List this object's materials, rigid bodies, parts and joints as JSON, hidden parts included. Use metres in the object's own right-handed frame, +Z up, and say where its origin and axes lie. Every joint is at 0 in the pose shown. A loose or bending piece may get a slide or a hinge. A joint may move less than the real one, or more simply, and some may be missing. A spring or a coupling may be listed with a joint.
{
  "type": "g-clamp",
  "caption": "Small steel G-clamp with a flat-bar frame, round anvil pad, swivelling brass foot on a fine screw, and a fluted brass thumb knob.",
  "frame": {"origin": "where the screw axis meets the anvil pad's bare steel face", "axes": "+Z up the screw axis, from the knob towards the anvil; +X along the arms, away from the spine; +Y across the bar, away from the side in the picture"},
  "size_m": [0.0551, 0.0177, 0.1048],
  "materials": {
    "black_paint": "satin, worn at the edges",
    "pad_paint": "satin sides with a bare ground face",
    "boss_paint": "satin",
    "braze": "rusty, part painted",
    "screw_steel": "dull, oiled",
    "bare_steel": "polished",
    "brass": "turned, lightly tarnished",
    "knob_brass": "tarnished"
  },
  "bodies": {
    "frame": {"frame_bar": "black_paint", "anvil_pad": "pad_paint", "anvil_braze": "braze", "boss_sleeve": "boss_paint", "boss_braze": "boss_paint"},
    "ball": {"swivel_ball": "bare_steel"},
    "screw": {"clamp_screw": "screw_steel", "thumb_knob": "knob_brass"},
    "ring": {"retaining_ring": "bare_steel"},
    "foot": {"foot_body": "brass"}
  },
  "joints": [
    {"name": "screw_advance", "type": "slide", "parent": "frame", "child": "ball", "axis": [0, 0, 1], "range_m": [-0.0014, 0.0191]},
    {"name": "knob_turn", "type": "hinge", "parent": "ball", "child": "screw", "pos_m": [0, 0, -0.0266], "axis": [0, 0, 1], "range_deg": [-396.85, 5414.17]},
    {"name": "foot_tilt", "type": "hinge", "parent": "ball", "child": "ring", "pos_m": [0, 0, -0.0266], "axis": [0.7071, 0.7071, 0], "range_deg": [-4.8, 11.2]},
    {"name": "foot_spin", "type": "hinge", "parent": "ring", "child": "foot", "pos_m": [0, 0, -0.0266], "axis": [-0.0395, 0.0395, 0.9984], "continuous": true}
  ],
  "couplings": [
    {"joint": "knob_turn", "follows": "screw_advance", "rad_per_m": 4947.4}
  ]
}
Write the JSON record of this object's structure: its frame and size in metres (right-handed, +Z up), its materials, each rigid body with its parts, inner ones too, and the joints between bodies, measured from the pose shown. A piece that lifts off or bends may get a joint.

----

**Task directions**. Write the whole listing out again. Keep every line exactly as it is.

**Solution to the exercise**.
List this object's materials, rigid bodies, parts and joints as JSON, hidden parts included. Use metres in the object's own right-handed frame, +Z up, and say where its origin and axes lie. Every joint is at 0 in the pose shown. A loose or bending piece may get a slide or a hinge. A joint may move less than the real one, or more simply, and some may be missing. A spring or a coupling may be listed with a joint.
{
  "type": "g-clamp",
  "caption": "Small steel G-clamp with a flat-bar frame, round anvil pad, swivelling brass foot on a fine screw, and a fluted brass thumb knob.",
  "frame": {"origin": "where the screw axis meets the anvil pad's bare steel face", "axes": "+Z up the screw axis, from the knob towards the anvil; +X along the arms, away from the spine; +Y across the bar, away from the side in the picture"},
  "size_m": [0.0551, 0.0177, 0.1048],
  "materials": {
    "black_paint": "satin, worn at the edges",
    "pad_paint": "satin sides with a bare ground face",
    "boss_paint": "satin",
    "braze": "rusty, part painted",
    "screw_steel": "dull, oiled",
    "bare_steel": "polished",
    "brass": "turned, lightly tarnished",
    "knob_brass": "tarnished"
  },
  "bodies": {
    "frame": {"frame_bar": "black_paint", "anvil_pad": "pad_paint", "anvil_braze": "braze", "boss_sleeve": "boss_paint", "boss_braze": "boss_paint"},
    "ball": {"swivel_ball": "bare_steel"},
    "screw": {"clamp_screw": "screw_steel", "thumb_knob": "knob_brass"},
    "ring": {"retaining_ring": "bare_steel"},
    "foot": {"foot_body": "brass"}
  },
  "joints": [
    {"name": "screw_advance", "type": "slide", "parent": "frame", "child": "ball", "axis": [0, 0, 1], "range_m": [-0.0014, 0.0191]},
    {"name": "knob_turn", "type": "hinge", "parent": "ball", "child": "screw", "pos_m": [0, 0, -0.0266], "axis": [0, 0, 1], "range_deg": [-396.85, 5414.17]},
    {"name": "foot_tilt", "type": "hinge", "parent": "ball", "child": "ring", "pos_m": [0, 0, -0.0266], "axis": [0.7071, 0.7071, 0], "range_deg": [-4.8, 11.2]},
    {"name": "foot_spin", "type": "hinge", "parent": "ring", "child": "foot", "pos_m": [0, 0, -0.0266], "axis": [-0.0395, 0.0395, 0.9984], "continuous": true}
  ],
  "couplings": [
    {"joint": "knob_turn", "follows": "screw_advance", "rad_per_m": 4947.4}
  ]
}
Write the JSON record of this object's structure: its frame and size in metres (right-handed, +Z up), its materials, each rigid body with its parts, inner ones too, and the joints between bodies, measured from the pose shown. A piece that lifts off or bends may get a joint.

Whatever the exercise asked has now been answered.